Exercise brief>
Repeat the whole listing exactly as written.

────────

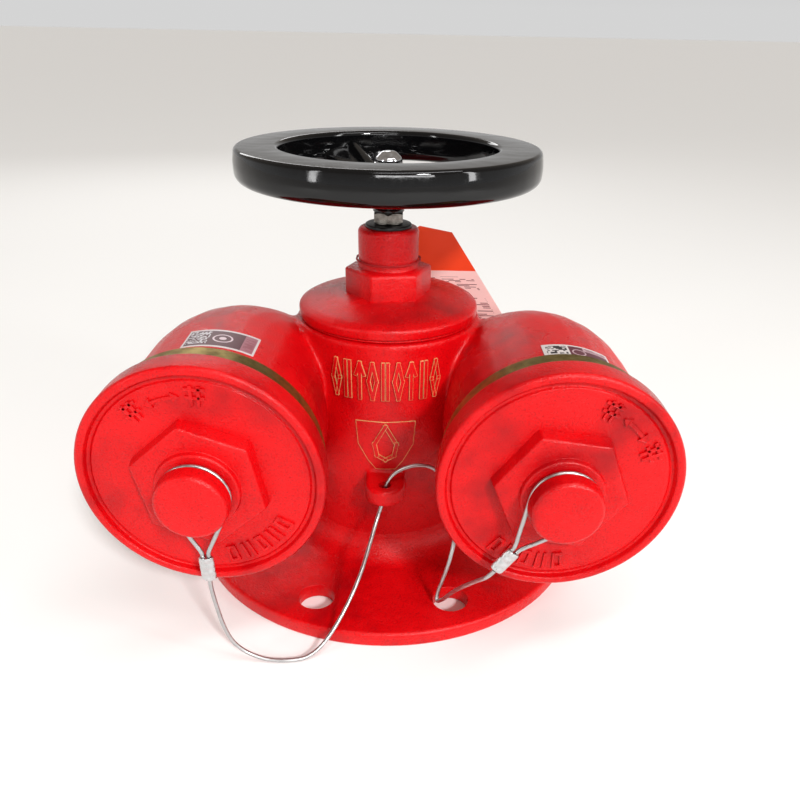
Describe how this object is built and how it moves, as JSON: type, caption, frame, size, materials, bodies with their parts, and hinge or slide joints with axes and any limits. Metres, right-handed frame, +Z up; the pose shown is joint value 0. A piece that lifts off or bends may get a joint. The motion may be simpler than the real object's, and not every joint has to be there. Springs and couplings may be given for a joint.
{
  "type": "fire hydrant valve",
  "caption": "Flanged twin-outlet fire hydrant valve with a black handwheel on a rising spindle and screw caps held by wire-rope tethers.",
  "frame": {"origin": "under the middle of the object's bounding box, on the plane that the flange stands on", "axes": "+X across the two hose connections, +Z up along the spindle, and the caps face -Y"},
  "size_m": [0.254, 0.24, 0.209],
  "materials": {
    "red_enamel": "bright red gloss enamel over a cast iron surface",
    "black_enamel": "high-gloss black enamel on cast iron",
    "brass": "dull olive brass, turned",
    "steel": "turned steel, lightly oiled",
    "chrome": "bright plated steel",
    "wire_rope": "stranded galvanised wire rope",
    "aluminium": "crimped aluminium sleeve",
    "rubber": "black moulded rubber",
    "fibre": "compressed fibre, painted over where it shows",
    "card": "printed card with a satin face",
    "string": "thin cotton string"
  },
  "bodies": {
    "valve_casing": {"valve_body": "red_enamel", "seat_ring": "brass", "bonnet": "red_enamel", "bonnet_gasket": "fibre", "stem_nut": "brass", "packing_washer": "brass", "packing_ring_1": "fibre", "packing_ring_2": "fibre", "packing_ring_3": "fibre", "gland_nut": "black_enamel", "left_nipple": "brass", "right_nipple": "brass", "left_nipple_gasket": "fibre", "right_nipple_gasket": "fibre", "left_tether": "wire_rope", "right_tether": "wire_rope", "hang_tag": "card", "tag_string": "string"},
    "disc_carrier": {"valve_disc": "brass", "disc_seal": "rubber", "seal_washer": "brass", "seal_nut": "brass", "disc_lock_nut": "brass"},
    "spindle": {"stem": "steel", "wheel_seat_nut": "steel", "handwheel": "black_enamel", "wheel_washer": "chrome", "wheel_nut": "chrome"},
    "left_rope_end": {"left_cable_loop": "wire_rope", "left_ferrule": "aluminium"},
    "right_rope_end": {"right_cable_loop": "wire_rope", "right_ferrule": "aluminium"},
    "left_cap_body": {"left_cap": "red_enamel", "left_cap_gasket": "rubber"},
    "right_cap_body": {"right_cap": "red_enamel", "right_cap_gasket": "rubber"}
  },
  "joints": [
    {"name": "valve_lift", "type": "slide", "parent": "valve_casing", "child": "disc_carrier", "axis": [0, 0, 1], "range_m": [0, 0.02]},
    {"name": "handwheel_turn", "type": "hinge", "parent": "disc_carrier", "child": "spindle", "pos_m": [0, 0.01, 0.2], "axis": [0, 0, 1], "range_deg": [0, 1440]},
    {"name": "left_cap_travel", "type": "slide", "parent": "valve_casing", "child": "left_rope_end", "axis": [0, -1, 0], "range_m": [0, 0.012], "deforming": ["left_tether"]},
    {"name": "left_cap_turn", "type": "hinge", "parent": "left_rope_end", "child": "left_cap_body", "pos_m": [-0.075, -0.1, 0.094], "axis": [0, -1, 0], "range_deg": [0, 1080]},
    {"name": "right_cap_travel", "type": "slide", "parent": "valve_casing", "child": "right_rope_end", "axis": [0, -1, 0], "range_m": [0, 0.012], "deforming": ["right_tether"]},
    {"name": "right_cap_turn", "type": "hinge", "parent": "right_rope_end", "child": "right_cap_body", "pos_m": [0.075, -0.1, 0.094], "axis": [0, -1, 0], "range_deg": [0, 1080]}
  ],
  "couplings": [
    {"joint": "valve_lift", "follows": "handwheel_turn", "m_per_rad": 0.00079577},
    {"joint": "left_cap_travel", "follows": "left_cap_turn", "m_per_rad": 0.00063661},
    {"joint": "right_cap_travel", "follows": "right_cap_turn", "m_per_rad": 0.00063661}
  ]
}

────────

Task response>
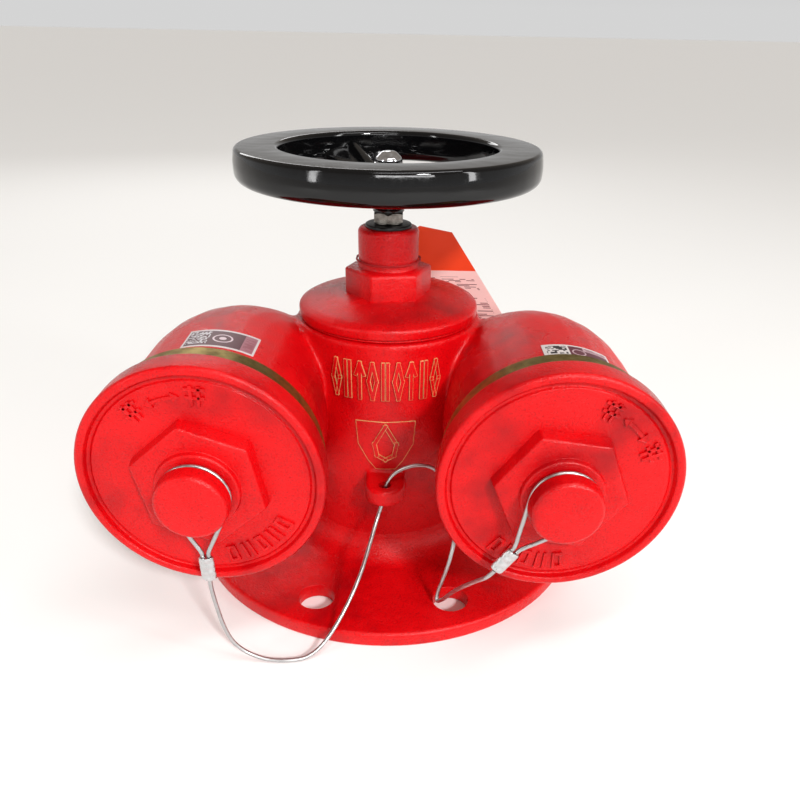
Describe how this object is built and how it moves, as JSON: type, caption, frame, size, materials, bodies with their parts, and hinge or slide joints with axes and any limits. Metres, right-handed frame, +Z up; the pose shown is joint value 0. A piece that lifts off or bends may get a joint. The motion may be simpler than the real object's, and not every joint has to be there. Springs and couplings may be given for a joint.
{
  "type": "fire hydrant valve",
  "caption": "Flanged twin-outlet fire hydrant valve with a black handwheel on a rising spindle and screw caps held by wire-rope tethers.",
  "frame": {"origin": "under the middle of the object's bounding box, on the plane that the flange stands on", "axes": "+X across the two hose connections, +Z up along the spindle, and the caps face -Y"},
  "size_m": [0.254, 0.24, 0.209],
  "materials": {
    "red_enamel": "bright red gloss enamel over a cast iron surface",
    "black_enamel": "high-gloss black enamel on cast iron",
    "brass": "dull olive brass, turned",
    "steel": "turned steel, lightly oiled",
    "chrome": "bright plated steel",
    "wire_rope": "stranded galvanised wire rope",
    "aluminium": "crimped aluminium sleeve",
    "rubber": "black moulded rubber",
    "fibre": "compressed fibre, painted over where it shows",
    "card": "printed card with a satin face",
    "string": "thin cotton string"
  },
  "bodies": {
    "valve_casing": {"valve_body": "red_enamel", "seat_ring": "brass", "bonnet": "red_enamel", "bonnet_gasket": "fibre", "stem_nut": "brass", "packing_washer": "brass", "packing_ring_1": "fibre", "packing_ring_2": "fibre", "packing_ring_3": "fibre", "gland_nut": "black_enamel", "left_nipple": "brass", "right_nipple": "brass", "left_nipple_gasket": "fibre", "right_nipple_gasket": "fibre", "left_tether": "wire_rope", "right_tether": "wire_rope", "hang_tag": "card", "tag_string": "string"},
    "disc_carrier": {"valve_disc": "brass", "disc_seal": "rubber", "seal_washer": "brass", "seal_nut": "brass", "disc_lock_nut": "brass"},
    "spindle": {"stem": "steel", "wheel_seat_nut": "steel", "handwheel": "black_enamel", "wheel_washer": "chrome", "wheel_nut": "chrome"},
    "left_rope_end": {"left_cable_loop": "wire_rope", "left_ferrule": "aluminium"},
    "right_rope_end": {"right_cable_loop": "wire_rope", "right_ferrule": "aluminium"},
    "left_cap_body": {"left_cap": "red_enamel", "left_cap_gasket": "rubber"},
    "right_cap_body": {"right_cap": "red_enamel", "right_cap_gasket": "rubber"}
  },
  "joints": [
    {"name": "valve_lift", "type": "slide", "parent": "valve_casing", "child": "disc_carrier", "axis": [0, 0, 1], "range_m": [0, 0.02]},
    {"name": "handwheel_turn", "type": "hinge", "parent": "disc_carrier", "child": "spindle", "pos_m": [0, 0.01, 0.2], "axis": [0, 0, 1], "range_deg": [0, 1440]},
    {"name": "left_cap_travel", "type": "slide", "parent": "valve_casing", "child": "left_rope_end", "axis": [0, -1, 0], "range_m": [0, 0.012], "deforming": ["left_tether"]},
    {"name": "left_cap_turn", "type": "hinge", "parent": "left_rope_end", "child": "left_cap_body", "pos_m": [-0.075, -0.1, 0.094], "axis": [0, -1, 0], "range_deg": [0, 1080]},
    {"name": "right_cap_travel", "type": "slide", "parent": "valve_casing", "child": "right_rope_end", "axis": [0, -1, 0], "range_m": [0, 0.012], "deforming": ["right_tether"]},
    {"name": "right_cap_turn", "type": "hinge", "parent": "right_rope_end", "child": "right_cap_body", "pos_m": [0.075, -0.1, 0.094], "axis": [0, -1, 0], "range_deg": [0, 1080]}
  ],
  "couplings": [
    {"joint": "valve_lift", "follows": "handwheel_turn", "m_per_rad": 0.00079577},
    {"joint": "left_cap_travel", "follows": "left_cap_turn", "m_per_rad": 0.00063661},
    {"joint": "right_cap_travel", "follows": "right_cap_turn", "m_per_rad": 0.00063661}
  ]
}